Le 9 septembre 2019, Thomas Awah Junior est condamné à trois ans de prison supplémentaires pour « rébellion de groupe, destruction de biens et résistance à l'ordre administratif ». Dans la première affaire, le tribunal d'appel militaire annule, le 19 août 2021, les condamnations pour « terrorisme », mais confirme les autres chefs d'accusation.

Une détention arbitraire selon des experts des Nations unies

En mai 2023, dans un avis rendu public, le Groupe de travail des Nations unies sur la détention arbitraire estime que les conditions « alarmantes » dans lesquelles Thomas Awah Junior est détenu aggravent son état de santé. Les conditions de détention ont exacerbé la toxoplasmose, la tuberculose et la pneumonie préexistantes de Thomas Awah Junior. Le Groupe demande aux autorités du Cameroun de le libérer immédiatement et de lui accorder une indemnisation pour sa détention arbitraire.

Le 25 août 2023, ses Conseils déposent un appel devant la Cour suprême, qui, jusqu’à ce jour, n’a toujours pas fixé une date d’audience.

La santé physique et mentale de Thomas Awah Junior est fragile. Sa place n’est pas en prison.

Contexte

Octobre-novembre 2016 : des avocats, enseignants et étudiants anglophones protestent contre la « francophonisation » des systèmes législatif et éducatif en vigueur dans les régions anglophones du Nord-ouest et Sud-ouest et contre la marginalisation de leur territoire.

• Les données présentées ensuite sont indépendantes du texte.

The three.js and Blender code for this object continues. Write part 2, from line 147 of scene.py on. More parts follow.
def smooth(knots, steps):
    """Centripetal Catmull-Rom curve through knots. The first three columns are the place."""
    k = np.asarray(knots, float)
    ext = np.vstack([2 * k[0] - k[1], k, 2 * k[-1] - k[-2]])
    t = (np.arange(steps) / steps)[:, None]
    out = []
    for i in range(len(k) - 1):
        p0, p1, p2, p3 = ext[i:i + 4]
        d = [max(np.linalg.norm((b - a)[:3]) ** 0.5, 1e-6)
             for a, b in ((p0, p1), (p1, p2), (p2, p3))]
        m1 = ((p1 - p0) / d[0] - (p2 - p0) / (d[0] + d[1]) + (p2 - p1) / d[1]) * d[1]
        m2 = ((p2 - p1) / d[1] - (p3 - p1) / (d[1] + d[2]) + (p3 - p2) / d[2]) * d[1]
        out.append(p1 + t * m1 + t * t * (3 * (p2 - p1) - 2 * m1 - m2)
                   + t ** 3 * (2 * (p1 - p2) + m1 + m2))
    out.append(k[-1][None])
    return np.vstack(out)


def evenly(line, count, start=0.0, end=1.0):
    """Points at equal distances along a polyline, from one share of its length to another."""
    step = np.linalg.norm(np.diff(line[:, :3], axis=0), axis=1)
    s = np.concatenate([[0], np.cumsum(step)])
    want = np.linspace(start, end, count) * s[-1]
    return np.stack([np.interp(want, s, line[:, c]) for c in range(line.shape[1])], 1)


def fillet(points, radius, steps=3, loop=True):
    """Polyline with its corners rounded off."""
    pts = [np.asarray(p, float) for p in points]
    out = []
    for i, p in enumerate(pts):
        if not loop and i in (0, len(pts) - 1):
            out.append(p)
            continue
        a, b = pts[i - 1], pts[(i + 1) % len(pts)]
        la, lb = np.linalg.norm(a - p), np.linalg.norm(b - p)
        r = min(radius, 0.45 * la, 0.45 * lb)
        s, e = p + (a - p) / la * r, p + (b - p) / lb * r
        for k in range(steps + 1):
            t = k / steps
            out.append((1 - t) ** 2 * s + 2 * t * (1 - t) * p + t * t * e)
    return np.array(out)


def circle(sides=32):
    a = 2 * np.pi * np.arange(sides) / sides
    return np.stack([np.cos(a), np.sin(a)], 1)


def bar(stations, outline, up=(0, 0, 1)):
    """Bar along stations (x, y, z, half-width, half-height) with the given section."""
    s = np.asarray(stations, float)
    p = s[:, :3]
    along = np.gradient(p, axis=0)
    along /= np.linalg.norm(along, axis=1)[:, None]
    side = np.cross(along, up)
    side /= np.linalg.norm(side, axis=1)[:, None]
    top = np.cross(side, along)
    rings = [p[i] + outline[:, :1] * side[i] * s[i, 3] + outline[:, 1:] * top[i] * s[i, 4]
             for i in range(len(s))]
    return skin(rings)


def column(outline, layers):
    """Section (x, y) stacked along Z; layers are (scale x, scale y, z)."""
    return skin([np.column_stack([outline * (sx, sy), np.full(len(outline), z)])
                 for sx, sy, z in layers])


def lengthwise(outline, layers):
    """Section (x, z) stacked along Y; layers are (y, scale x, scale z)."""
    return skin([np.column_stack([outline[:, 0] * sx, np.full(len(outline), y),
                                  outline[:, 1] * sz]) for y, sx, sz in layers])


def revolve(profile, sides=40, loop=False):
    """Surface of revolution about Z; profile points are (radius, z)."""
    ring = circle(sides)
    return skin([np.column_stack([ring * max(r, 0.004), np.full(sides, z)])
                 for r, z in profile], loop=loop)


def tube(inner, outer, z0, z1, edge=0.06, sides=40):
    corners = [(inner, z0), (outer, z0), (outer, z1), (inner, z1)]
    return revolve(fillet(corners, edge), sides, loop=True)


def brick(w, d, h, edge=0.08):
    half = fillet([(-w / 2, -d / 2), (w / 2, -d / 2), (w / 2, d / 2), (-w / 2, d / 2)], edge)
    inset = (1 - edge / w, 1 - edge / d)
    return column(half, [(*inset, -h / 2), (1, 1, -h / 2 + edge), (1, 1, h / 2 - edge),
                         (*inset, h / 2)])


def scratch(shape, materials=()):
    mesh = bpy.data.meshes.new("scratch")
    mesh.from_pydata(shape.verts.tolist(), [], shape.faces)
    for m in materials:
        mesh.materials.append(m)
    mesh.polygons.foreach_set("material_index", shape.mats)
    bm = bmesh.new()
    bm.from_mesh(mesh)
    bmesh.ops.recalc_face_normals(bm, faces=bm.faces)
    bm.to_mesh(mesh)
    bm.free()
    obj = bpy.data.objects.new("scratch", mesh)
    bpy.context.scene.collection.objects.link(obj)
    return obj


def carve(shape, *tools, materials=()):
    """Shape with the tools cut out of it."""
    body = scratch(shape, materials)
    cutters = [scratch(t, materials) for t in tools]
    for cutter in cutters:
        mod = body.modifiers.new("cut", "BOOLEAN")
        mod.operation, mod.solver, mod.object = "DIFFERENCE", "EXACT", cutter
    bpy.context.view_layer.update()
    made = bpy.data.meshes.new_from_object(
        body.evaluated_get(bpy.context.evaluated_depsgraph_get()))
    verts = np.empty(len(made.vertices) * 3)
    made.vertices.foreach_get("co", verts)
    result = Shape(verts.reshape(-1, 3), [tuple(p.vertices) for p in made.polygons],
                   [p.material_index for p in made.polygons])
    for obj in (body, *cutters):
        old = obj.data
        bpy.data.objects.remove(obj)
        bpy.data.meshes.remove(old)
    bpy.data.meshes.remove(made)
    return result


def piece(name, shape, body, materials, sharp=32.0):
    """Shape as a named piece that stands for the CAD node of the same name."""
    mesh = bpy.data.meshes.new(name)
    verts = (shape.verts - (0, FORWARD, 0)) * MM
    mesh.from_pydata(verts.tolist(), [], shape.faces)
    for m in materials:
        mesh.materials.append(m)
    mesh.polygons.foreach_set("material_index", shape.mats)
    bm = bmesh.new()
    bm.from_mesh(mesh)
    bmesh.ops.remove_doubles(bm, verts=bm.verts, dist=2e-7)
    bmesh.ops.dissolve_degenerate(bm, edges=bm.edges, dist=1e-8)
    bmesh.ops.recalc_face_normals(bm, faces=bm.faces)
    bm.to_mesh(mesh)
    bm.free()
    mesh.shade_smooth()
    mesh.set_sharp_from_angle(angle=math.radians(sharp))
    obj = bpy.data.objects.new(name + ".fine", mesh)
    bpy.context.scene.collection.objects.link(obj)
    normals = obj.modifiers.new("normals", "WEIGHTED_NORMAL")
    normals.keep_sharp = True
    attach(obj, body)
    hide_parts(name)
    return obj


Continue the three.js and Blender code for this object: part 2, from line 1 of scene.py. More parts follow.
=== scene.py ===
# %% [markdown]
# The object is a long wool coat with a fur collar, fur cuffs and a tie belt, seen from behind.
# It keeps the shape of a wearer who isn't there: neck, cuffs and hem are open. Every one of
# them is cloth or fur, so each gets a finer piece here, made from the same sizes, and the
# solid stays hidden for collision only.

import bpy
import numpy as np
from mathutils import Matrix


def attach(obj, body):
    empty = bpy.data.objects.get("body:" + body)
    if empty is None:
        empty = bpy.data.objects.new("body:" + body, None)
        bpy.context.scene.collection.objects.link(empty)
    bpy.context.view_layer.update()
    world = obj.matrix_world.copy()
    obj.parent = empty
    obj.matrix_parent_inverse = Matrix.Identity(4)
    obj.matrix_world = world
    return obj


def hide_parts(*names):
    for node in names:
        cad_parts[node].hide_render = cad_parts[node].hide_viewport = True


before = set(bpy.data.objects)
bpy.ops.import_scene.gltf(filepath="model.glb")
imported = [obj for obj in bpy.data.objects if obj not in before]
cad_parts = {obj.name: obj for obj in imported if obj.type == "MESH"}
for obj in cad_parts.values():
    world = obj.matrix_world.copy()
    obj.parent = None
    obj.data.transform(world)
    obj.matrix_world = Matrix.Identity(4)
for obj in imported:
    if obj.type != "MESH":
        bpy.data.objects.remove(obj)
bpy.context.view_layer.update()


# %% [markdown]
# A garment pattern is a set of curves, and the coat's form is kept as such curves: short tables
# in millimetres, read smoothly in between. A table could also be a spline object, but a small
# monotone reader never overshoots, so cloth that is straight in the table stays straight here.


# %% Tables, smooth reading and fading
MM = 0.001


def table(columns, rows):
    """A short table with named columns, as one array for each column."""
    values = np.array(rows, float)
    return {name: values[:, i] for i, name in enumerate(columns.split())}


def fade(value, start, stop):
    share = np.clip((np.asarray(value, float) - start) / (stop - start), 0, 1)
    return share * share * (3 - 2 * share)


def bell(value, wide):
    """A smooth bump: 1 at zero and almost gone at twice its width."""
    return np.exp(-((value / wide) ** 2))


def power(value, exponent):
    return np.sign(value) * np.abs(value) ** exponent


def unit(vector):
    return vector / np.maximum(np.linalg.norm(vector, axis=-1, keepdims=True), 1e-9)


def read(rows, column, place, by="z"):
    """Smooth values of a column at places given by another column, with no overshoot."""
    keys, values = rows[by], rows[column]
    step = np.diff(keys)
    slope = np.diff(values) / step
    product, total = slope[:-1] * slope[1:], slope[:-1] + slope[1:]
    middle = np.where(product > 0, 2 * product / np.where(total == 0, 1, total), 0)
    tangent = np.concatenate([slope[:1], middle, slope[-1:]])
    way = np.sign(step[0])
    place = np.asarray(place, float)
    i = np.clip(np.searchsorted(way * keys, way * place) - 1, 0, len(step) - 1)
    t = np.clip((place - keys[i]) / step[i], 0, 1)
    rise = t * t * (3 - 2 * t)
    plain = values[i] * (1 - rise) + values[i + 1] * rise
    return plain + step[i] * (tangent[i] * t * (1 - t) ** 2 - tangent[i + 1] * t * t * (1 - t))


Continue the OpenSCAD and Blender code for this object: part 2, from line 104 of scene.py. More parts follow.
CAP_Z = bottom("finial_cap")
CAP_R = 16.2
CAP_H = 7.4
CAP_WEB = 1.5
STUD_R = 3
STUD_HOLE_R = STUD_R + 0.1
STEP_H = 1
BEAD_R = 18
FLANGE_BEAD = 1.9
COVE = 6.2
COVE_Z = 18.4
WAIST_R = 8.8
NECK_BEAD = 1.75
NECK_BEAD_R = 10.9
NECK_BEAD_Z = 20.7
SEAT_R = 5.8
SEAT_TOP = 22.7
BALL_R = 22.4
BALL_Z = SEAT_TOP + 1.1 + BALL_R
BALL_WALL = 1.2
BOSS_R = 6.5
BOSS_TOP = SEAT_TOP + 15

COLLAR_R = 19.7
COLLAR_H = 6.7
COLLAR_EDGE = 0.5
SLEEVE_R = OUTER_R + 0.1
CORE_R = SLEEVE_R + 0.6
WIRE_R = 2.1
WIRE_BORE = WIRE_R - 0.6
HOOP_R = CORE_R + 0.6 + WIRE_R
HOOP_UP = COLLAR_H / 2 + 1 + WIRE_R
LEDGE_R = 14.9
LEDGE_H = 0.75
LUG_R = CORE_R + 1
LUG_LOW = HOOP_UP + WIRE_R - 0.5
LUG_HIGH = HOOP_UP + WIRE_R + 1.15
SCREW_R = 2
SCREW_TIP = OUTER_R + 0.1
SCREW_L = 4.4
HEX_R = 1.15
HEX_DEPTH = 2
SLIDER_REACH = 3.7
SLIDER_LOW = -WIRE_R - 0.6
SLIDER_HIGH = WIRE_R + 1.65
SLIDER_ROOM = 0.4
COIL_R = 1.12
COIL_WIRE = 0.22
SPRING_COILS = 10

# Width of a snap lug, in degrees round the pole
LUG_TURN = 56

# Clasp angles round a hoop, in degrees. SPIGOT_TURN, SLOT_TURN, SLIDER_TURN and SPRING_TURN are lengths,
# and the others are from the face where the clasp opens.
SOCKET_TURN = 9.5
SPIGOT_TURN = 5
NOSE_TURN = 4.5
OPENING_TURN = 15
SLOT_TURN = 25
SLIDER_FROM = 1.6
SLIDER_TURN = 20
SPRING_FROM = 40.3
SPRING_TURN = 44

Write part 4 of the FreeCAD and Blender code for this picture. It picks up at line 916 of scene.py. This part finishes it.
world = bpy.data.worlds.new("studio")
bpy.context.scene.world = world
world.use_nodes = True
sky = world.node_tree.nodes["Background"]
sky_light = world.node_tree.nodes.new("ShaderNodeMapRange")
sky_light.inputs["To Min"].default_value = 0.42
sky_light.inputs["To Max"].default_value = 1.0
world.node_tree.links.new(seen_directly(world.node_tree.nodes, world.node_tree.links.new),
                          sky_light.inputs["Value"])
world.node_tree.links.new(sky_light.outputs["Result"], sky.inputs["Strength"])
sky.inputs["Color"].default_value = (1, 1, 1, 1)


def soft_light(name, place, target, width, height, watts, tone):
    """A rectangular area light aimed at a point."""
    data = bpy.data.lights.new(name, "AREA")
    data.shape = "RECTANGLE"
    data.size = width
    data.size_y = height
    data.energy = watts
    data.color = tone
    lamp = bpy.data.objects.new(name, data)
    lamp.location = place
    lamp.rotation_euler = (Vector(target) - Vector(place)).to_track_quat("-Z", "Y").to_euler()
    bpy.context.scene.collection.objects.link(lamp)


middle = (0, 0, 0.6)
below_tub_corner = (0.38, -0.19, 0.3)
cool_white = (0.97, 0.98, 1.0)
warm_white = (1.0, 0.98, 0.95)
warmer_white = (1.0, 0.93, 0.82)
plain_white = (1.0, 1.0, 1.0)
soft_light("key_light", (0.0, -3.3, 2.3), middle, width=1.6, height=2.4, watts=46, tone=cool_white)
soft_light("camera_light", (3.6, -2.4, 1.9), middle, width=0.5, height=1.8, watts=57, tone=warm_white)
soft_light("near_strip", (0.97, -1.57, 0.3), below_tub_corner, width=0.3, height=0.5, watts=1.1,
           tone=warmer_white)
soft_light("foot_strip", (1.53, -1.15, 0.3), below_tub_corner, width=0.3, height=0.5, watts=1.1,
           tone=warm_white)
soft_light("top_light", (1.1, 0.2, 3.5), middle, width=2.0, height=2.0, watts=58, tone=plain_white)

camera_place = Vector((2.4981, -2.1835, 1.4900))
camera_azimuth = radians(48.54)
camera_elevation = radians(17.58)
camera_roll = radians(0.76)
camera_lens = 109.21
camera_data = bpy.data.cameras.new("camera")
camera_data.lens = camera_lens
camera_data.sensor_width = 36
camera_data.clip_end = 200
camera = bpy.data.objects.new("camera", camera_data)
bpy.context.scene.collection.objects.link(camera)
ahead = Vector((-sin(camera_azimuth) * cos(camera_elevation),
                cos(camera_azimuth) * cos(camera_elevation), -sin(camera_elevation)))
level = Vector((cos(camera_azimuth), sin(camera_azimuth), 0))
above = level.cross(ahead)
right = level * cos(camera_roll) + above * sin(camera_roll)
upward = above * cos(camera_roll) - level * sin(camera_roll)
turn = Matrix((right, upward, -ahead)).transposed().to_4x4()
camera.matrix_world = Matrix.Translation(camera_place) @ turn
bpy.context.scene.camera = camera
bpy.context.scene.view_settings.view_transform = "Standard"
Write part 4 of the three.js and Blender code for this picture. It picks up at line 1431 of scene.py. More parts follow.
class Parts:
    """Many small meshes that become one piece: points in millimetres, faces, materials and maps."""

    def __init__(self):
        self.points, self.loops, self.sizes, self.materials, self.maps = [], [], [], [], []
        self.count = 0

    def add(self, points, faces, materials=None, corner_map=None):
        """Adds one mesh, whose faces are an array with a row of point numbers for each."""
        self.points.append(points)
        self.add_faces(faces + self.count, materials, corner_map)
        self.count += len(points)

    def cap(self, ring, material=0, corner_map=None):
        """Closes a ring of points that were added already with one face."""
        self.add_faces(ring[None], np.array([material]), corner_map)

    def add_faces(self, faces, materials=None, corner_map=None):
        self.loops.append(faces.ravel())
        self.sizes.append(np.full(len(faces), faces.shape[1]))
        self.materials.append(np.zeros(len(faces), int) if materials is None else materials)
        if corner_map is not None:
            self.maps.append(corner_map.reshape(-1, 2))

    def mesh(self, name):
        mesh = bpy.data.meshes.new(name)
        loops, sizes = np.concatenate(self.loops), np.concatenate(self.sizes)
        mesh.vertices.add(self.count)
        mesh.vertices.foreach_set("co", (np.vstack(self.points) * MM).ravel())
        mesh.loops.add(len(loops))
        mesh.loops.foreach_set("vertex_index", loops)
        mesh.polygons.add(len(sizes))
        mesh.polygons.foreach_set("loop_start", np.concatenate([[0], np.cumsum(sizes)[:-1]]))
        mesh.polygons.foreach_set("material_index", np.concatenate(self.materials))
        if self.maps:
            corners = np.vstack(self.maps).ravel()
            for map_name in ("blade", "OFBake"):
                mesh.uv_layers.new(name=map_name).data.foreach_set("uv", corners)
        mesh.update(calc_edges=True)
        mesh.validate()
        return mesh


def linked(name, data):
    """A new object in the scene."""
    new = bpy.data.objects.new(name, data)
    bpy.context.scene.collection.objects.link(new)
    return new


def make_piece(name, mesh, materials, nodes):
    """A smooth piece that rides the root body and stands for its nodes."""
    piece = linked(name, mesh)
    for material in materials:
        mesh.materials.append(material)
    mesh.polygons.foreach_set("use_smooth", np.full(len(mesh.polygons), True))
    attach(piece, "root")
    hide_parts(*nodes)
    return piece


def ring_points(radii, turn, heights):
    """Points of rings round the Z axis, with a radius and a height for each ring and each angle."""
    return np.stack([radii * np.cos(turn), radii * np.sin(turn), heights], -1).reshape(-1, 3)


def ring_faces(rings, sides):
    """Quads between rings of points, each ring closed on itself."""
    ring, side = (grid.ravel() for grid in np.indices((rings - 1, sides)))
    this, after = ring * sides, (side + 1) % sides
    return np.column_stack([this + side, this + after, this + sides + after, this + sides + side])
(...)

Les autorités camerounaises répriment violemment les manifestations pacifiques. Les villes de Bamenda, Buea, Kumba et Kumbo sont particulièrement touchées par la répression. Des centaines de personnes sont arrêtées. Plus de dix manifestants sont tués par balles entre octobre 2016 et février 2017. Les autorités camerounaises tentent le « black-out » : elles interdisent des organisations de la société civile, suspendent Internet et les lignes téléphoniques pendant trois mois entre janvier et avril 2017. Des groupes de militants anglophones répondent par des stratégies de désobéissance civile (boycott des écoles et opérations « ville morte »). En octobre 2017, les forces de défense et de sécurité tirent à balles réelles sur des manifestants qui célèbrent symboliquement l’indépendance des régions anglophones. Vingt personnes sont tuées, de nombreuses autres blessées. Des centaines de personnes sont de nouveau arrêtées. Des milliers fuient. Dès lors, les voix modérées anglophones sont supplantées par les appels à la lutte armée des groupes séparatistes. La guerre civile commence.

Les symboles de l’État et les forces de défense et de sécurité sont attaqués. S’ensuit une militarisation des régions anglophones – avec notamment l’arrivée du Bataillon d’intervention rapide (BIR) – et une répression tous azimuts qui renforce encore davantage l’émergence de mouvements plus radicaux et violents au sein de la société anglophone. Entre 2016 et 2019, cette guerre de basse intensité a coûté la vie à plus de 3 000 personnes et déplacé plus de 500 000 personnes. Aujourd’hui, la situation sécuritaire dans les régions anglophones est incontrôlable. Il s’agit d’une « No go zone » où il est dangereux de se rendre. Une partie de ce territoire est administrée par des groupes séparatistes armés, qui sèment la terreur au sein des populations civiles, notamment par des exécutions sommaires de civils considérés comme proches des autorités et des attaques d'établissements scolaires dont plusieurs meurtrières. Ces groupes opèrent également par des actions de guérilla contre les forces de sécurité camerounaises et utilisent de plus en plus d’engins explosifs improvisés faisant régulièrement des victimes. Par peur des attaques des groupes séparatistes, de nombreux fonctionnaires ont fui.

L’armée lance régulièrement des opérations de contre-guérilla qui se soldent parfois par des exécutions sommaires de civils. Lorsque des militaires sont tués lors d’embuscades menées par des séparatistes, il n’est pas rare que des opérations de représailles soient menées et ciblent les civils, considérés comme sympathisants des groupes armés : incendies de bâtiments, exécutions sommaires, arrestations suivies d’actes de tortures… Les forces armées peuvent s’appuyer localement sur des milices pro-gouvernementales qui assurent la sécurité et le renseignement dans certains territoires.

En différents endroits, de nouveaux acteurs apparaissent sans avoir de liens avec des groupes séparatistes : il s’agit de coupeurs de route et autres groupes criminels qui profitent du chaos ambiant pour rançonner citoyens et commerçants.

Depuis 2017, ce conflit interne a provoqué une crise humanitaire de grande ampleur à laquelle les autorités camerounaises n'ont pas apporté de solutions. Au contraire, elles restreignent la liberté des associations humanitaires présentes sur le terrain. Aujourd’hui, les civils n’ayant pas pu fuir la région sont régulièrement pris pour cible par les deux parties au conflit.